With git rebase -i it has become recently possible using –update-refs, but this is advanced and tricky and not quite natural (you have to pretend to rebase D on top of trunk, when you really want to rebase A and “just update the rest”). In jj this is very natural, just start working on whatever commit in A you want to update.
How to Learn
- https://steveklabnik.github.io/jujutsu-tutorial/
- https://maddie.wtf/posts/2025-07-21-jujutsu-for-busy-devs
Why
Since 2012 I have been the git expert for my team at jobs: able to untangle its bad UI, complicated merges, conflicts, and errors. My month in jujutsu has me more confident than my 18 years in git. It’s the most impressive developer tooling I’ve picked up in ages, and I’m mostly impressed because it feels friendly, safe, and reliable. … I guess I’m also saying that I have 35 years with the sharp knives school of tool design and I’m more than ready to stop getting hurt by my tools and blamed for it.
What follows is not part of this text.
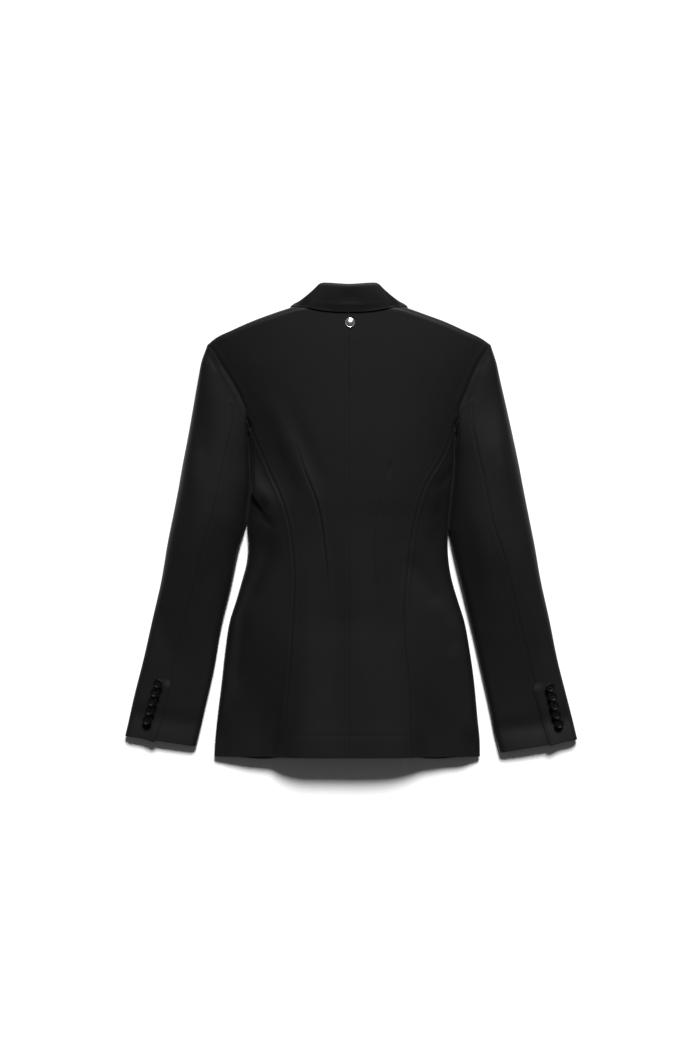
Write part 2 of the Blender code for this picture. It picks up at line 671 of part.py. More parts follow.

I don’t know this history well, but I have gotten the impression that the field of safety engineering was driven strongly by aviation safety, which had the crucial insight that if an accident is blamed on user error the planes will keep crashing; if you approach an accident with the idea that you don’t need to find a single root cause but take every reasonable intervention available to prevent problems you can achieve incredible things. To bring it back to code, why is it trivial in almost all web frameworks to output invalid HTML? - pushcx
Objections
Weird branch names!
colleague pushes branches like dudename-hashasletters
with PR/MR-based workflows, the branch name is largely a less-informative version of the PR’s subject line … less useful than commit msgs in the log, and now they’re one less thing to pay attention to.